As part of the program, host Jorge Lanata interviewed Martin Lanatta, one of four people convicted of the crime and currently serving a life prison sentence (see video below).
Lanatta accused Anibal Fernandez — a member of Argentina’s Justicialist Party and current Chief of the Cabinet of Ministers — of being the “intellectual author” of the murders. According to Lanatta, Fernandez — in collaboration with agents from Argentina’s Secretariat of Intelligence (SIDE) — ordered the killings. The murders were meant to consolidate control over the ephedrine trafficking trade — a precursor chemical for producing methamphetamine and other designer drugs — and strengthen ties with Mexican cartels, Lanatta said.
Jose Luis Salerno, a former police officer and business associate of Damian Ferron, also accused Fernandez of leading an ephedrine trafficking network with links to Mexican cartels (see video below).
This is the second time Fernandez has been implicated in the Triple Crime, with Congresswoman Graciela Ocaña linking him in 2013.
InSight Crime Analysis
In recent years, Argentina has become an increasingly important hub for Latin America’s drug trade, with lax regulations turning it into a major transit hub for precursor chemicals used in drug production. Evidence suggests these chemicals are trafficked to Mexican cartels, such as the Sinaloa Cartel, which has reportedly set up operations in Argentina.
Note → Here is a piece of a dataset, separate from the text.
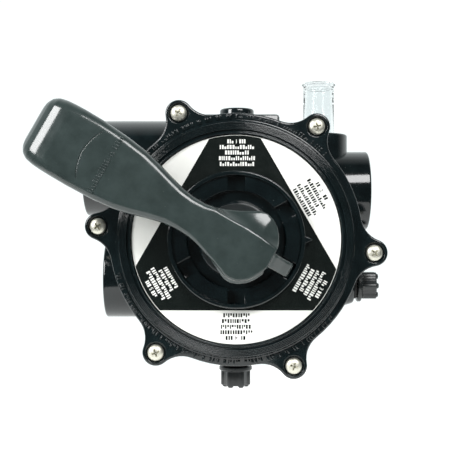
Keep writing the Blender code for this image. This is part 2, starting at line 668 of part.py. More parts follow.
def build():
    clear_scene()
    axis = bpy.data.objects.new("valve_axis", None)
    bpy.context.scene.collection.objects.link(axis)
    axis.rotation_euler = (pi / 2, 0, 0)

    def add(name, shape, finish, place=None):
        return add_piece(name, mesh_of(name, shape), finish, axis, place)

    add("valve_body", make_body(), BLACK_ABS)
    add("sector_walls", sector_walls(), BLACK_ABS)
    for place in port_places():
        add(place[0], make_port(*place), BLACK_ABS)
    add("spider_gasket", make_gasket(), RUBBER)
    add("cover", make_cover(), BLACK_ABS)
    add("cover_o_ring", torus(76.2 * MM, 1.5 * MM, 40, 6), RUBBER, Matrix.Translation((0, 0, 119 * MM)))
    add("position_label", make_label(), LABEL_WHITE)

    screw = mesh_of("cover_screw", make_screw())
    nut = mesh_of("cover_nut", make_nut())
    washer = mesh_of("cover_washer", make_washer())
    for k, centre in enumerate(ring_points(SCREW_CIRCLE)):
        at = Vector((centre.x, centre.y, 0))
        head = at + Vector((0, 0, COVER_FLANGE_FACE - COUNTERBORE_DEPTH + GAP))
        turn = Matrix.Rotation(radians(17 + 31 * k), 4, "Z")
        add_piece(f"cover_screw_{k + 1}", screw, STAINLESS, axis, Matrix.Translation(head) @ turn)
        under = at + Vector((0, 0, BODY_FLANGE_BACK - GAP))
        add_piece(f"cover_washer_{k + 1}", washer, STAINLESS, axis, Matrix.Translation(under))
        seat = under - Vector((0, 0, 1.6 * MM + GAP))
        add_piece(f"cover_nut_{k + 1}", nut, STAINLESS, axis, Matrix.Translation(seat))

    up = along((0, 1, 0), (GLASS_X, 0, PORT_AXIS))
    add("sight_glass", make_sight_glass(), CLEAR, up)
    glass_ring = up @ Matrix.Translation((0, 0, GLASS_SEAT + 1.25 * MM))
    add("sight_glass_o_ring", torus(10.9 * MM, 1.05 * MM), RUBBER, glass_ring)

    drain = along((0, -1, 0), (0, DRAIN_FACE, PORT_AXIS))
    side = along((1, 0, 0), (SIDE_PLUG_FACE, SIDE_PLUG_Y, PORT_AXIS))
    plug = mesh_of("plug", make_plug())
    plug_ring = mesh_of("plug_o_ring", torus(9.5 * MM, 1.15 * MM))
    for name, place in (("drain_plug", drain), ("side_plug", side)):
        add_piece(name, plug, BLACK_ABS, axis, place)
        add_piece(f"{name}_o_ring", plug_ring, RUBBER, axis, place @ Matrix.Translation((0, 0, 1.5 * MM)))

    add("rotor", make_rotor(), BLACK_ABS)
    add("spring", make_spring(), STAINLESS)
    spring_washer = mesh_of("spring_washer", make_spring_washer())
    add_piece("spring_washer_lower", spring_washer, STAINLESS, axis, Matrix.Translation((0, 0, 108.3 * MM)))
    add_piece("spring_washer_upper", spring_washer, STAINLESS, axis, Matrix.Translation((0, 0, 145.2 * MM)))
    stem_ring = mesh_of("stem_o_ring", torus(8.45 * MM, 0.8 * MM))
    for name, height in (("lower", 137.5), ("upper", 143)):
        add_piece(f"stem_o_ring_{name}", stem_ring, RUBBER, axis, Matrix.Translation((0, 0, height * MM)))
    add("thrust_washer", make_thrust_washer(), ACETAL)
    add("handle", make_handle(), GREY_BLACK_ABS, handle_place())
    add("handle_pin", rod(PIN_RADIUS, -PIN_LENGTH / 2, PIN_LENGTH / 2), STAINLESS, pin_place())


build()
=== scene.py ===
from math import acos, cos, pi, radians, sin, tau
from random import Random

import bmesh
import bpy
from mathutils import Matrix, Vector


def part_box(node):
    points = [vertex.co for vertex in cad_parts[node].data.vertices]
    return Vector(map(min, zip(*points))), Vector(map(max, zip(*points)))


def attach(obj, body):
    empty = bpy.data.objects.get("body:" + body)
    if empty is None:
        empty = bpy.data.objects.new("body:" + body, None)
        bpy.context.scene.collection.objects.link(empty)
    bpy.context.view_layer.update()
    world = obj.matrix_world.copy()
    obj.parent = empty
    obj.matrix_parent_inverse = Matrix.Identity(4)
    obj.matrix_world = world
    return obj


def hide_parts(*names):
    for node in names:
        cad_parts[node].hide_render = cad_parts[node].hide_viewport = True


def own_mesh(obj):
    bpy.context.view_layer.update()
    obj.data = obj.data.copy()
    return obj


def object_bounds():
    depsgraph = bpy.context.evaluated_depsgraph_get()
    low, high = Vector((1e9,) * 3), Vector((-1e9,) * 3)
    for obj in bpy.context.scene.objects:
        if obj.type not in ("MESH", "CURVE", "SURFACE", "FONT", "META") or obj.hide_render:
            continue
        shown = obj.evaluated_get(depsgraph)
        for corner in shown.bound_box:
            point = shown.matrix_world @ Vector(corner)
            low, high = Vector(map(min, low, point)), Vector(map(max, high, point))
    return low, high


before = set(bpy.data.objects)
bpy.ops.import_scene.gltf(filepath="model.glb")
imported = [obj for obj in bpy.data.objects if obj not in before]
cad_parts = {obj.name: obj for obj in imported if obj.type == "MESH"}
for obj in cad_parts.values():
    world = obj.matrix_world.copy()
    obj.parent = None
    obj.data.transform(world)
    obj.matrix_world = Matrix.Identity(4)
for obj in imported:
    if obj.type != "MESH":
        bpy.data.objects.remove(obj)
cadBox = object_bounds()
print("frame loaded:", len(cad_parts), "nodes")

# Pieces are drawn in millimetres in the valve's own frame: z runs along the valve axis from the tank ports
# to the handle, and y points up the sight glass. toRow stands that frame up and turns it to metres.
toRow = Matrix.Rotation(pi / 2, 4, "X") @ Matrix.Scale(0.001, 4)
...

SEE ALSO: Coverage of Argentina
Indeed — while previous scandals involving the illicit importation of precursor chemicals have involved high-level government officials — these allegations will fuel speculation that the country’s top political elites have been co-opted by the drug trade.
Nonetheless, Lanatta’s allegations must be approached cautiously as — condemned to spend his life behind bars — he has little to lose by making spurious accusations. Indeed, it is unclear why Lanatta decided to implicate Fernandez now and not during his trial. Fernandez has also accused the opposition of political machinations ahead of October elections.